Mais le système est encore plus implacable. Car une fois ce minimum garanti payé, la compagnie doit reverser 50% de ses recettes au théâtre ! C’est ce qu’on appelle « le partage de recettes ». Au final, ce qui reste ne sert même pas à payer les comédiens….Voilà la réalité. Ces deux systèmes varient selon les théâtres mais le contrat, avouons-le, n’est jamais à l’avantage des artistes car un directeur de salle reste un commerçant. Il n’est pas rare de voir des spectacles quitter brusquement l’affiche car les artistes se sont endettés.
Autre phénomène, de l’autre côté de la chaîne, les taxes à payer à l’Etat lorsqu’on monte sa compagnie. Car sur la somme restante qui sert à payer en cachet les artistes, environ 50% revient à l’Etat. Les salaires étant déclarés, ils sont soumis comme tous les autres aux charges patronales et cotisations. Bien souvent, être comédien c’est aussi être chef d’entreprise, comptable, chargé de diffusion, administrateur…Gérer une compagnie de théâtre est un emploi à plein temps…souvent non rémunéré. Et il est très difficile pour ces compagnies de payer des indépendants dont c’est le métier. Sachez qu’en moyenne, une chargée de diffusion vous demandera dans les 4000 euros pour gérer la vente de votre spectacle…même si au final, elle ne le vend pas.

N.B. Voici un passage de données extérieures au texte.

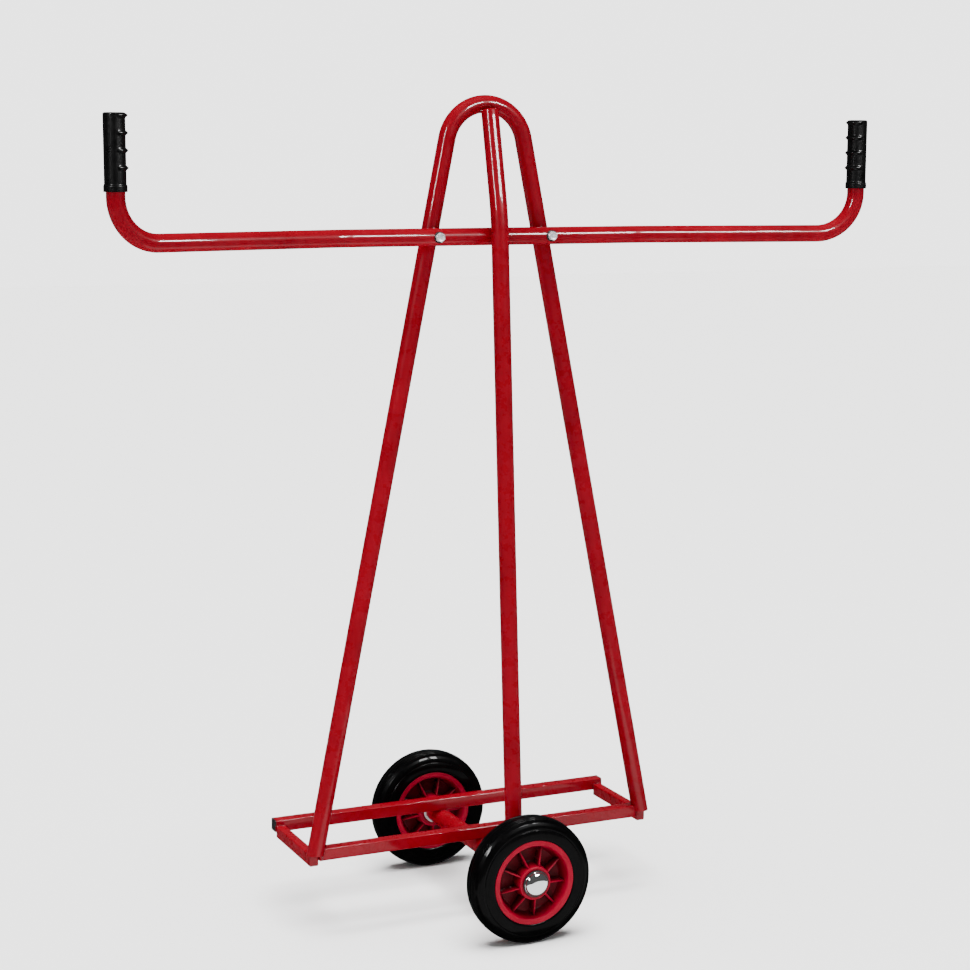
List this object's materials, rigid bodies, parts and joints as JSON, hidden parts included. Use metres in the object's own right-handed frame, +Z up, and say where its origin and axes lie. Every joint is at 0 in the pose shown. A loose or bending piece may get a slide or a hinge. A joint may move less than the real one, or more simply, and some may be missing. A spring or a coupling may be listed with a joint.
{
  "type": "board trolley",
  "caption": "Two-wheeled trolley for boards and sheets: tall tube hoop, bracing strut, low ledge and a wide handlebar with upturned grips.",
  "frame": {"origin": "on the floor, midway between the two wheels on the axle's line, at the bottom centre of the whole object", "axes": "+Z up, +X along the handlebar, +Y from the hoop towards the boards and along the axle"},
  "size_m": [1.2556, 0.4748, 1.3],
  "materials": {
    "frame_paint": "glossy deep red powder coat on steel tube",
    "grip_vinyl": "satin black moulded vinyl",
    "black_nylon": "satin black nylon",
    "zinc_plate": "bright zinc plate",
    "axle_steel": "drawn bright steel, lightly oiled",
    "spring_steel": "dark tempered spring steel",
    "cap_chrome": "polished chrome plate",
    "tyre_rubber": "solid black rubber, slight sheen",
    "rim_plastic": "bright red moulded plastic"
  },
  "bodies": {
    "frame": {"hoop_frame": "frame_paint", "front_strut": "frame_paint", "front_rail": "frame_paint", "rear_rail": "frame_paint", "left_side_arm": "frame_paint", "right_side_arm": "frame_paint", "arm_end_plates": "frame_paint", "axle_tube": "frame_paint", "handlebar": "frame_paint", "left_grip": "grip_vinyl", "right_grip": "grip_vinyl", "handlebar_bolts": "zinc_plate", "saddle_washers": "black_nylon", "rivet_nuts": "zinc_plate", "rear_rail_plugs": "black_nylon", "axle": "axle_steel", "thrust_washers": "zinc_plate", "outer_washers": "black_nylon", "star_lock_rings": "spring_steel", "front_hub_cap": "cap_chrome", "rear_hub_cap": "cap_chrome"},
    "front_wheel": {"front_tyre": "tyre_rubber", "front_rim": "rim_plastic", "front_bearing_cage": "black_nylon", "front_bearing_rollers": "axle_steel"},
    "rear_wheel": {"rear_tyre": "tyre_rubber", "rear_rim": "rim_plastic", "rear_bearing_cage": "black_nylon", "rear_bearing_rollers": "axle_steel"}
  },
  "joints": [
    {"name": "front_wheel_spin", "type": "hinge", "parent": "frame", "child": "front_wheel", "pos_m": [0, -0.2, 0.1], "axis": [0, 1, 0], "continuous": true},
    {"name": "rear_wheel_spin", "type": "hinge", "parent": "frame", "child": "rear_wheel", "pos_m": [0, 0.2, 0.1], "axis": [0, 1, 0], "continuous": true}
  ]
}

Dans l’inconscient collectif, l’artiste est trop souvent un bouffon et le payer est une faveur. En fin de chaîne, c’est toujours l’artiste qu’on ne paye pas. On n’envisage pas de ne pas payer un technicien, un régisseur, une maquilleuse mais un comédien, ça coule de source…Le débat qui fait rage aujourd’hui sur le salaire des stars bankable au cinéma n’est pas un hasard…Car en temps de crise, il faut bien trouver des boucs émissaires et les artistes sont une cible facile. Ces salaires, rappelons-le, ne sont pas mensuels, mais ne tombent que tous les deux ou trois ans pour certains, voir plus ! Bizarrement, personne ne s’interroge sur les salaires des producteurs et diffuseurs…Pourquoi? Et pour parfaire le tableau, précisons qu’actuellement, les salles de spectacles sont trop souvent vides et que la fréquentation est en chute libre. D’après le directeur du Théâtre de l’Essaïon, Michel Laliberté, « la saison a démarré encore moins bien que la saison dernière » qui était déjà, selon lui, « la pire depuis des décennies. »
On peut donc s’étonner du courage et de la vivacité de tous ces artistes comédiens qui sont chaque soir sur scène pour une bouchée de pain, exerçant leur métier avec exigence et passion en acceptant la quasi gratuité de leur travail. Heureusement que dans notre société il existe encore des gens qui se battent pour la création artistique, par conviction, sans préoccupations mercantiles. Sans eux, il ne vous resterait que votre poste de télévision et la télé-réalité pour vous émouvoir…Le monde serait bien triste.